L'emplacement des missiles Jupiter en Turquie reste secret et ce, plus de 40 ans après leur installation. Il semblerait que d'après ceux qui ont participé à l'installation des missiles turc en 1961, un des cinq sites était dans les montagnes près de Manisa et un autre était dans les montagnes près d'Akhisar. La base centrale était la base aérienne de Cigli.
À quatre occasions, entre la mi-octobre 1961 et la mi-août 1962, des missiles mobiles Jupiter portant des ogives nucléaires de 1,4 mégatonne (5,9 PJ) ont été frappés par la foudre dans des bases italiennes. Dans chaque cas, les batteries thermiques ont été déclenchées, et à deux occasions, le gaz de « poussée » de tritium-deuterium a été injecté dans les ogives, les armant partiellement. Pour protéger les différents sites italiens et turcs de la foudre, l'Armée de l'Air des États-Unis a décidé de placer des tours-paratonnerre autour des installations.
Bien avant que les Jupiter turcs ne soient installés, les missiles, capables d'atteindre le territoire soviétique, étaient déjà en grande partie obsolètes et de plus en plus vulnérables face à d'éventuelles attaques soviétiques. Dès 1961, le président John Fitzgerald Kennedy ordonna le démantèlement de tous les Jupiter IRBM. L'Armée de l'Air pris cependant du retard dans les opérations de retrait.
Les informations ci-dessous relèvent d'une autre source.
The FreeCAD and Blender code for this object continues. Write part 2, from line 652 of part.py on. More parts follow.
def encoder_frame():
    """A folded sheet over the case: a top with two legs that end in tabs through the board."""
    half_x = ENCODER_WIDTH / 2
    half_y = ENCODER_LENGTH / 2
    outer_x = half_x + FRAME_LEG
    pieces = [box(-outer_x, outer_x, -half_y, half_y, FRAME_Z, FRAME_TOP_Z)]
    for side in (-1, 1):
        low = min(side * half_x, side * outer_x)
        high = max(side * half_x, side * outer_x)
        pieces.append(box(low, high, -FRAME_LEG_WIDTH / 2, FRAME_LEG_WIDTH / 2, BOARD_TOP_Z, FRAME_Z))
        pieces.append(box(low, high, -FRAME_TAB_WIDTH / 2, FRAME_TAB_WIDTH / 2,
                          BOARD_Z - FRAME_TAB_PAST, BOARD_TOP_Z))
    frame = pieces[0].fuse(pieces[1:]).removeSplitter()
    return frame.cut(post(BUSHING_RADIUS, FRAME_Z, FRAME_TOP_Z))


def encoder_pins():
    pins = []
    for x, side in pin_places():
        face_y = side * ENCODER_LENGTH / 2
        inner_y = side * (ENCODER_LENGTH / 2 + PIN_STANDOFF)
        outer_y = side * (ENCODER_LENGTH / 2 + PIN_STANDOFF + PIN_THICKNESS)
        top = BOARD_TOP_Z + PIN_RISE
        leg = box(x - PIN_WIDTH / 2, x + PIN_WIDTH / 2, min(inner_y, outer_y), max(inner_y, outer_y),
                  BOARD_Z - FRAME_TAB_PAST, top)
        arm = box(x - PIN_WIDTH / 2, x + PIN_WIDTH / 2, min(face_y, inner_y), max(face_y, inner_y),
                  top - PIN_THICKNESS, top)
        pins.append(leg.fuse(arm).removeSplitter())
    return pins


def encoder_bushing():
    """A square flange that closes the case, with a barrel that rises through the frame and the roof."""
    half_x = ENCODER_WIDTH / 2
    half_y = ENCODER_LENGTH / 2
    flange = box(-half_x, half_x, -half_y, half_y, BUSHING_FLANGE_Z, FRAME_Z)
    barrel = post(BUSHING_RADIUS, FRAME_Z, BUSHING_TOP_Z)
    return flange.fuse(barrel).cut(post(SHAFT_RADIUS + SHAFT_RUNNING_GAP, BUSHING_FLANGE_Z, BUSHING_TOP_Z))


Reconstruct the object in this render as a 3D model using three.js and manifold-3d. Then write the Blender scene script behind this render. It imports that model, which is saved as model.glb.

Le président fut très en colère d'apprendre que plus d'un an après, les missiles n'avaient toujours pas été enlevés.
La totalité des Jupiter IRBM furent mis hors service au mois d'avril 1963. Cette décision contribua à désamorcer la crise des missiles de Cuba en octobre 1962. En effet, dans le cadre d'accords secrets entre les Soviétiques et les Américains, le retrait des missiles Jupiter IRBM était une clause du retrait des missiles balistiques installés à Cuba par l'Union soviétique.